Image by Giammarco Boscaro

Regulation

Your Symbolic Expressions belong to You, not Government or Big Tech

Symbolic Rights need to be enshrined into law, and recognised as human rights, in order to preserve and protect our symbolic expressions against AI rollouts. The Symbolic Rights Foundation advocates for a baseline assumption whereby each system should always assume that the individual does not want to use AI (Presumption of Exclusion), in order to ensure they do not feel supplanted or atomised by the technology. If consent to use AI is given by the individual, SR's Right to Customise, should then apply. This spectrum of choice should be available to the user to decide how little or how much of their personality is used, where, in what way and for how long. This level of autonomy is essential to ensure that the individual's identity is not used by AI in ways that have not been permitted, and to prevent the individual from feeling that their identity has been violated. Wherever an individual's permitted expressive identity has been used or partly used (by a certain percentage) for profit, then the user should be entitled to compensation for this. Time limits and adjustments for identity data usage are therefore an essential safeguard to ensure fair use and to give the individual a better capacity to negotiate any compensation.
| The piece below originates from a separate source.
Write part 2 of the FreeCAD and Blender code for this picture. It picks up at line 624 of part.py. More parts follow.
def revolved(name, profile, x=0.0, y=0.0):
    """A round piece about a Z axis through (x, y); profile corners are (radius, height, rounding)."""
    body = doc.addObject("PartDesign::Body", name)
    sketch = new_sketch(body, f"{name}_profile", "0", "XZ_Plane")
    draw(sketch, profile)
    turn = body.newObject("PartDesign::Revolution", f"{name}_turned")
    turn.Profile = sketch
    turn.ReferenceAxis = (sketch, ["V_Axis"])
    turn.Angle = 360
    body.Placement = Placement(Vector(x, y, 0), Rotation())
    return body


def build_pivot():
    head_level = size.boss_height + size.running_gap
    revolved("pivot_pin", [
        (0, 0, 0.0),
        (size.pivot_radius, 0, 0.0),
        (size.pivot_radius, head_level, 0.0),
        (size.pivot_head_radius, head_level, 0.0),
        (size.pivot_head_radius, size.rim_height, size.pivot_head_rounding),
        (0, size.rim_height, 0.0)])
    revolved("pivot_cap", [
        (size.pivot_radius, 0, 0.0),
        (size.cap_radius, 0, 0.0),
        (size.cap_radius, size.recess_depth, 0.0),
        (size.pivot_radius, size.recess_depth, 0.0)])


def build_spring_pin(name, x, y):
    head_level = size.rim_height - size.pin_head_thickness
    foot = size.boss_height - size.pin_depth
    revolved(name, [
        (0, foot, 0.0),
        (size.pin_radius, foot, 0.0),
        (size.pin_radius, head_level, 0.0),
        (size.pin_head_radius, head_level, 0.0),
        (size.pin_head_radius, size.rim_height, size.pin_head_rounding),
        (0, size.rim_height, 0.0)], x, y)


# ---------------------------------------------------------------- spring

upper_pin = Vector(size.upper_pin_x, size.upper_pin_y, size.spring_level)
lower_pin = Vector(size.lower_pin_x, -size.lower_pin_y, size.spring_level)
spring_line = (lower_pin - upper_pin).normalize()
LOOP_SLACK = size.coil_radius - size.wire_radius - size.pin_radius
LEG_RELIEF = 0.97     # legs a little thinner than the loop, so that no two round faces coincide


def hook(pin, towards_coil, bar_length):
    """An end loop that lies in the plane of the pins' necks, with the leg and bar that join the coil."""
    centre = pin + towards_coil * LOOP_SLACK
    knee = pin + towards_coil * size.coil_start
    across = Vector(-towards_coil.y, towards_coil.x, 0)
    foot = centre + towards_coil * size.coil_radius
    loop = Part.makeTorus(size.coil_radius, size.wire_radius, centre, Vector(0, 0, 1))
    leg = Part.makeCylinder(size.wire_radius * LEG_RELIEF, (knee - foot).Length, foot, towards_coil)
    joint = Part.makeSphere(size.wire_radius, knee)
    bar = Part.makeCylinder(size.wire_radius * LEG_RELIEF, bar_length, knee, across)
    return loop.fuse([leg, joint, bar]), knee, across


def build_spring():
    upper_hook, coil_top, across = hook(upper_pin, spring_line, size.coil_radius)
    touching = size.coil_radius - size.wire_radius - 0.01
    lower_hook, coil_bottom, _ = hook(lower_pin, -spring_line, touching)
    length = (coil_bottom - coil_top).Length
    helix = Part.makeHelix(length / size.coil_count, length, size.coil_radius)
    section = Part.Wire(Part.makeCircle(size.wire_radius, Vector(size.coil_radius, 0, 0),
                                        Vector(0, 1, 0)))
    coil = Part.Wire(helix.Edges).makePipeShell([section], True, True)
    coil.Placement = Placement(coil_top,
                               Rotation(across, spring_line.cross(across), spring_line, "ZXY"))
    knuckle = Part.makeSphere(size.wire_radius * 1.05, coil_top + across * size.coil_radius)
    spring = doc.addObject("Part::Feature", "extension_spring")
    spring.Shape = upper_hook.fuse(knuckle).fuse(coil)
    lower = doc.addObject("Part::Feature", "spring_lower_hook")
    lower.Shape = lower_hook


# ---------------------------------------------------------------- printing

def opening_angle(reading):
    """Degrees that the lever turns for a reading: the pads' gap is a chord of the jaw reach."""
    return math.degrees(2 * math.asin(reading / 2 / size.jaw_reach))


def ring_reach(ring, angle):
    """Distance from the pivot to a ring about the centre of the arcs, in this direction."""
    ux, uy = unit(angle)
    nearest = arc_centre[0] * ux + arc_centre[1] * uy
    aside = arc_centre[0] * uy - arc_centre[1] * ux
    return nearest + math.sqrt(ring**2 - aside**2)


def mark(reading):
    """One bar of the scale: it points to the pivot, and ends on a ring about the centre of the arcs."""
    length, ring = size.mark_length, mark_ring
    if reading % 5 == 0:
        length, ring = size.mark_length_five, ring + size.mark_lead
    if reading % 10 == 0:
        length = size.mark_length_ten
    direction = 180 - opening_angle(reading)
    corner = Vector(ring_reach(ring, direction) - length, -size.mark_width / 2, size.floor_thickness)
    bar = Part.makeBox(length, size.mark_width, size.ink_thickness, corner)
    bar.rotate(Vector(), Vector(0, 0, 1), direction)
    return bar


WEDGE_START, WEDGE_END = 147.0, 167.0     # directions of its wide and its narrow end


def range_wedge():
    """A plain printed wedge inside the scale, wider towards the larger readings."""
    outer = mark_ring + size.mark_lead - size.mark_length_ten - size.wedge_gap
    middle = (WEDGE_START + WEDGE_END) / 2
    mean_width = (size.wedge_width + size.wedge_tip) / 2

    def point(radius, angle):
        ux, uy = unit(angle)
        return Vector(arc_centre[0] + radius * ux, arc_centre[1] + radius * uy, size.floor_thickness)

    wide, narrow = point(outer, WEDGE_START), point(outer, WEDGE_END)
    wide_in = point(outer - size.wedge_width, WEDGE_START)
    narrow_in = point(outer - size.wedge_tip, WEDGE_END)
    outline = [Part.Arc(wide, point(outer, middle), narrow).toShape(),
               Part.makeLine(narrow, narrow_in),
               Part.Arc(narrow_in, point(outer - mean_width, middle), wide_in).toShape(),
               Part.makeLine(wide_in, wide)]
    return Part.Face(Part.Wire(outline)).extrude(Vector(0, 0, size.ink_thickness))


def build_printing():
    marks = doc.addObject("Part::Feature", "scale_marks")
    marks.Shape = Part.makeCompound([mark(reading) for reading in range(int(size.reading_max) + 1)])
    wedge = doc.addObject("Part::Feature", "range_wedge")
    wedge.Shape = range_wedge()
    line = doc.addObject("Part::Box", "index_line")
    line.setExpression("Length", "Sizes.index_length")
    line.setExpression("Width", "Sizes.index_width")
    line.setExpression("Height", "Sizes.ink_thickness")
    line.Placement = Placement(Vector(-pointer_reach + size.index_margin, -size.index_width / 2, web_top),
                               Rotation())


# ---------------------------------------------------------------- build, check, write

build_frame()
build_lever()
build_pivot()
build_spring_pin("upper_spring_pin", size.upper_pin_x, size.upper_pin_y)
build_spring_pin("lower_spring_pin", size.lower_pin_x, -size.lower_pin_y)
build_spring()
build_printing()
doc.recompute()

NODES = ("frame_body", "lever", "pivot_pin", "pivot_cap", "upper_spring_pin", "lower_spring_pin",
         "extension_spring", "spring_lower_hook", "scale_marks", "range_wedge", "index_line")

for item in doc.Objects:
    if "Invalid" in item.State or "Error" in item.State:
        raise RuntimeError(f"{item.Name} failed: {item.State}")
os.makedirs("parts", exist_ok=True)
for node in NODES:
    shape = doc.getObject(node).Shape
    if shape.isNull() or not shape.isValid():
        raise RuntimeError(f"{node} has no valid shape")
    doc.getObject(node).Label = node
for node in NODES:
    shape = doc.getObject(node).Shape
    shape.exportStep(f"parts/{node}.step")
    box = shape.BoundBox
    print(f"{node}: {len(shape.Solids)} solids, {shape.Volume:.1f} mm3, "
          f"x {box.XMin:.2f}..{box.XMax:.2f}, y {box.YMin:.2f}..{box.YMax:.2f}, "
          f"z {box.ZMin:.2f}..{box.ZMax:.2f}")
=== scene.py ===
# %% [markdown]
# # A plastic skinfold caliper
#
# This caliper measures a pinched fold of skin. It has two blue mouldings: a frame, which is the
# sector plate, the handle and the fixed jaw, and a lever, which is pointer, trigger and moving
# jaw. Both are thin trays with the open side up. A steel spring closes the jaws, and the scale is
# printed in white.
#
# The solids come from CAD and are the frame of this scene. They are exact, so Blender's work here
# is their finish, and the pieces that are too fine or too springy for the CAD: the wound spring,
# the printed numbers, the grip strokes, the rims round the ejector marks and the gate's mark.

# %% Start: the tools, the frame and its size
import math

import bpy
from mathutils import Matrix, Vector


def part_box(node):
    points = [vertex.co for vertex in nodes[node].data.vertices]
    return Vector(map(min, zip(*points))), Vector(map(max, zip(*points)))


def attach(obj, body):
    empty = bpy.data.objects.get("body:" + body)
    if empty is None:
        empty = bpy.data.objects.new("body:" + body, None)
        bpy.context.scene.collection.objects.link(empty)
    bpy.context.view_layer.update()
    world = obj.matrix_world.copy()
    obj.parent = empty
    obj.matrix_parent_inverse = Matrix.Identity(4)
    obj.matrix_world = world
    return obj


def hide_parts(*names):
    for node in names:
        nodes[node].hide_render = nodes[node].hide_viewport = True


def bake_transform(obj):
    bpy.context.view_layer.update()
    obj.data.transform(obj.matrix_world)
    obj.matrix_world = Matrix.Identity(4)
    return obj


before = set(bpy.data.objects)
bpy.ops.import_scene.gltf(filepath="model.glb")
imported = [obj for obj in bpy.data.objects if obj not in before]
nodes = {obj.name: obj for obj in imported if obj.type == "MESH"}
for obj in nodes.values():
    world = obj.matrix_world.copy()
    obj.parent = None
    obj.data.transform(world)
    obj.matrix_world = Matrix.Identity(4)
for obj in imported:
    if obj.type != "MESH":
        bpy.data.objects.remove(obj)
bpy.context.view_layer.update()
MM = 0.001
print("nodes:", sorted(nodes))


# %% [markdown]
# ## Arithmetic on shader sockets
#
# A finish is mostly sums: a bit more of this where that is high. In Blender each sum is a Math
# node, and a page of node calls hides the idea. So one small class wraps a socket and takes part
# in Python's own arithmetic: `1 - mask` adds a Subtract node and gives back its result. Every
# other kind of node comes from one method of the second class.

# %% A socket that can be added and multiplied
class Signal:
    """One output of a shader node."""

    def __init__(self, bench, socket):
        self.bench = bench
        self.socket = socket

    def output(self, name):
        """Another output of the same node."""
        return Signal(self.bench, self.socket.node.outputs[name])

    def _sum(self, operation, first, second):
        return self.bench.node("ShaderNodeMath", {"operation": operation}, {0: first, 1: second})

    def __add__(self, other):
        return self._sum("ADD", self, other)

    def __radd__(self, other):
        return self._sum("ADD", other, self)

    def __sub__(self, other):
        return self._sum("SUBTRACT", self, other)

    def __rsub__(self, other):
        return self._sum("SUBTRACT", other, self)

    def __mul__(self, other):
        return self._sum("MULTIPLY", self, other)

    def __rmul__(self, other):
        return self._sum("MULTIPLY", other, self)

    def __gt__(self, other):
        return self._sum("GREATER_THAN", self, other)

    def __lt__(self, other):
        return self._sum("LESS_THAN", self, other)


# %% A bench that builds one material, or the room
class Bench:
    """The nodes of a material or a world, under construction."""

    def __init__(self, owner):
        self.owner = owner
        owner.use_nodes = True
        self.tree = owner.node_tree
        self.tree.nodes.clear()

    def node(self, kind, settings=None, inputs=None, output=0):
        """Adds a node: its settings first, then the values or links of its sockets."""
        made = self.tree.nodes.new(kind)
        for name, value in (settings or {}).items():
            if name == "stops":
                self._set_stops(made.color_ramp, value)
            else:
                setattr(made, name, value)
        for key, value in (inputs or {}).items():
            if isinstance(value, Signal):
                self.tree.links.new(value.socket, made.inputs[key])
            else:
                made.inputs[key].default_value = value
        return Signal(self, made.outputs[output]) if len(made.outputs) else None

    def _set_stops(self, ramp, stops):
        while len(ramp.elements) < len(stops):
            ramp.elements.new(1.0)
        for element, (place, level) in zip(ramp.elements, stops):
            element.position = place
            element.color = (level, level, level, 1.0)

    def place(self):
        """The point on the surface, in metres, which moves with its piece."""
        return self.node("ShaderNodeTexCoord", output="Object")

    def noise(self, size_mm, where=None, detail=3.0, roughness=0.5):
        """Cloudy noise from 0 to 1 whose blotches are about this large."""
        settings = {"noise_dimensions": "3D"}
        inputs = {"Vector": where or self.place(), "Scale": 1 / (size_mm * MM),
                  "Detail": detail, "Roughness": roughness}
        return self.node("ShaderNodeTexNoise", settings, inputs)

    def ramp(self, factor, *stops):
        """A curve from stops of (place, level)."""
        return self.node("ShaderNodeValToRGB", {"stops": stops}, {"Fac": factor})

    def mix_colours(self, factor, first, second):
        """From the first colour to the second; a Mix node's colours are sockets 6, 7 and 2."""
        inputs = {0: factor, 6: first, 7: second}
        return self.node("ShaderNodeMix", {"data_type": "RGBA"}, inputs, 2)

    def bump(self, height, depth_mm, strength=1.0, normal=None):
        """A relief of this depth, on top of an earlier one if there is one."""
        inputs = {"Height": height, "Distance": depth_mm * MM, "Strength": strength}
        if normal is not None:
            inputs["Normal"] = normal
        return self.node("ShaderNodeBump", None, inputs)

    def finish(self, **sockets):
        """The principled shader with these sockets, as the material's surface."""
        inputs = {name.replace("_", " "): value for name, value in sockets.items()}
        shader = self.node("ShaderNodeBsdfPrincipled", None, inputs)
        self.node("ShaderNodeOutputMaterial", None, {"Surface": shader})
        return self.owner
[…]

The right to erasure or correction should also be guaranteed by law for those who change their mind or wish to amend any symbolic inaccuracies. Developers would therefore need to be fully transparent about the use of symbolic information and how it affects both individuals and other AI users alike. This would include transparency with AI-produced creative outputs, such as art, to ensure differentiation from human creativity. This will also create a fairer competition between AI generated art and human made art.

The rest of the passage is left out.